PostPosted: Thu Jan 03, 2019 4:47 pm    Post subject: Reply with quote

Back when I was 1/2 the man I am now, I regularly sailed year-round in Massachusetts using a two-piece neoprene drysuit called the Ronny Rollover, with no other insulation except for a hat, Glacier Gloves and cheap wetsuit boots. The coldest session was with air temps in the low 20s, water in the low thirties and wind out of the NW around 25.

At least the sun was out, and that made all the difference since each time a cloud rolled across I felt like I was in a blast freezer. Salt water ice formed on the sail and I stopped every few minutes to bash it off. It's pretty interesting to discover how a coating of ice destroy the sail's lift.

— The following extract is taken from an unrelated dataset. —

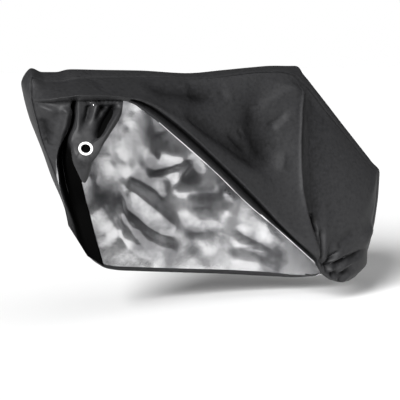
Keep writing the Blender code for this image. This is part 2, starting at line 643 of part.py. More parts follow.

A few years later I sailed during the winter using a Bare neoprene drysuit. The sensation of greater discomfort was palpable. I then purchased a Bare Polar Heat and enjoyed years of cold water-air conditions. The Bare was a hybrid consisting of a 6mm pant sewn to a 4mm farmer john top and welded at the waist to a "bag" top with latex seals. That Bare also included a fleece shirt that fit perfectly inside the top. I'd never felt so warm while dodging winter stakes.

Others feel that the new bag-style suits are even better because you can wear as much as you want underneath. Maybe the gain in leg flexibility is worth the expense of a new-style suit? Not for me, at least any longer as my winter windsurfing is now limited to beaches where palm trees are in sight!